In the modern world there is no plausible scenario where this would compromise a password that wouldn't otherwise also be compromised with equivalent effort.

Freak_NL•5m ago
Yes… We're in the same room as the target… Let's look at their screen and see how long their password is.

Or, we could just look at the keyboard as they type and gain a lot more information.

In an absolute sense not showing anything is safer. But it never really matters and just acts as a paper cut for all.

ahofmann•2m ago
I also think it is a good decision. Nevertheless it breaks the workflow of at least one person. My father's Linux password is one character. I didn't knew this when I supported him over screen sharing methods, because I couldn't see it. He told me, so now I know. But the silent prompt protected that fact. It is still a good decision, an one character password is useless from a security standpoint.
childintime•7m ago
46 years of silent sudo passwords.. it just demonstrates how crazy this world is, if this is considered news. It means the code is a living fossil and people live with that fact, instead of demanding (infinite and instant) control over their systems.

This reminds me. Linux was already a fossil, except for some niches, but now in the age of AI, the fact that code can't be updated at will (and instead has to go through some medieval social process) is fatal. Soon the age will be here where we generate the necessary OS features on the fly. No more compatibility layers, no more endless abstractions, no more binaries to distribute, no more copyright, no need to worry about how "the others" use their systems, no more bike shedding. Instead, let the system manage itself, it knows best. We'll get endless customization without the ballast.

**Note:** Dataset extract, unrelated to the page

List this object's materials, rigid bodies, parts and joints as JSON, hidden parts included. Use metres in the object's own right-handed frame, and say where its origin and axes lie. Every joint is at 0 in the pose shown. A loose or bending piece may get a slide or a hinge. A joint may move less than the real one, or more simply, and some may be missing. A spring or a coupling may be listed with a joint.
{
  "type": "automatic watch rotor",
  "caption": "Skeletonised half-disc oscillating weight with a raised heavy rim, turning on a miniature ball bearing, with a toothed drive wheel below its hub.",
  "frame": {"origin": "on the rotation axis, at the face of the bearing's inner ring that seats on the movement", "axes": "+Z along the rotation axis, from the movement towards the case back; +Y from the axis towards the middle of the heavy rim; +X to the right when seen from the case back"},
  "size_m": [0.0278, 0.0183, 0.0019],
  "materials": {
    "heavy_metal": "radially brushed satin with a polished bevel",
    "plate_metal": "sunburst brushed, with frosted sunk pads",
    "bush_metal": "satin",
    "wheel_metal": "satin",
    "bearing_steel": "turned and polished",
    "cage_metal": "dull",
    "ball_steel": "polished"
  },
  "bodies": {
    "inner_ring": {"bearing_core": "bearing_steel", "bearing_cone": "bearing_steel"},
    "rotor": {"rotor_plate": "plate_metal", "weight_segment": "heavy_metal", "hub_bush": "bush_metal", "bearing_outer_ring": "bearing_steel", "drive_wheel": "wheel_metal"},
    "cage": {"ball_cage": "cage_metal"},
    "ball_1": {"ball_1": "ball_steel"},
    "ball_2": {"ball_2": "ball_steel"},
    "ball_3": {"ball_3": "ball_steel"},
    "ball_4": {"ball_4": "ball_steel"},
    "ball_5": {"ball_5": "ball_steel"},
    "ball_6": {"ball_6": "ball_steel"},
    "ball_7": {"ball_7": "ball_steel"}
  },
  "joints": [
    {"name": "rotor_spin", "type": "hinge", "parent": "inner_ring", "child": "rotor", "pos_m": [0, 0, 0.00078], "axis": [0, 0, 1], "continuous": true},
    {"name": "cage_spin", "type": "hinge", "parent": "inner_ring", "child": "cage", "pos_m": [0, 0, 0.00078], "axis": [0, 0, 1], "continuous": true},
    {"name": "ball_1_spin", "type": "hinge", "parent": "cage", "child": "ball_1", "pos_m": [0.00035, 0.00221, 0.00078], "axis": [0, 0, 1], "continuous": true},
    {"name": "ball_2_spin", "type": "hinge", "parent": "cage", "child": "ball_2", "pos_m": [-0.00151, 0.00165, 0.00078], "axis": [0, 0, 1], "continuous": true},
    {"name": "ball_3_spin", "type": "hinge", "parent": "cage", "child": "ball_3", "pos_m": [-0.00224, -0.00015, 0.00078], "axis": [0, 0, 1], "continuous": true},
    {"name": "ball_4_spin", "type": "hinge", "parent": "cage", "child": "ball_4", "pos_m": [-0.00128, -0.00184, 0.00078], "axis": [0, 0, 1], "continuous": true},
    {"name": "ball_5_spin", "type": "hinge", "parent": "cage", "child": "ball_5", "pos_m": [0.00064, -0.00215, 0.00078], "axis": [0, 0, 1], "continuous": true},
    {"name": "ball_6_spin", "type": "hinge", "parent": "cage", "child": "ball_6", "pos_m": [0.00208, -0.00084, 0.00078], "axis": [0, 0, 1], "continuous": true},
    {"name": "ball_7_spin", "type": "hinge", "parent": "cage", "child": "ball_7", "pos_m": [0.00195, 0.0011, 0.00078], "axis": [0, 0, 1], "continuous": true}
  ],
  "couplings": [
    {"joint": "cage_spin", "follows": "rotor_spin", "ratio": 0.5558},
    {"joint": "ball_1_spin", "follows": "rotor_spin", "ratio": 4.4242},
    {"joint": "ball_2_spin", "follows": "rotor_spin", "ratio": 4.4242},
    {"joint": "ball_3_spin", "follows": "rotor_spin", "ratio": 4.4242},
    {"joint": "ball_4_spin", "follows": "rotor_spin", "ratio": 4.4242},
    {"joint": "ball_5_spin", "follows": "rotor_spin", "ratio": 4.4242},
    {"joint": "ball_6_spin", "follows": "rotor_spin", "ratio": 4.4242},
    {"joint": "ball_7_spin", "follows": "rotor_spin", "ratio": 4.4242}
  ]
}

It's time to set software free from the social enclosures we built around it.

Retr0id•3m ago
I'm excited about the future of mutable software, but sudo isn't exactly the kind of thing you want to be patching on-the-fly.
charcircuit•6m ago
Modern password ui also gives the option to toggle the actual letters on so you can verify that you are actually typing the right thing. Hopefully that doesn't take another 46 years.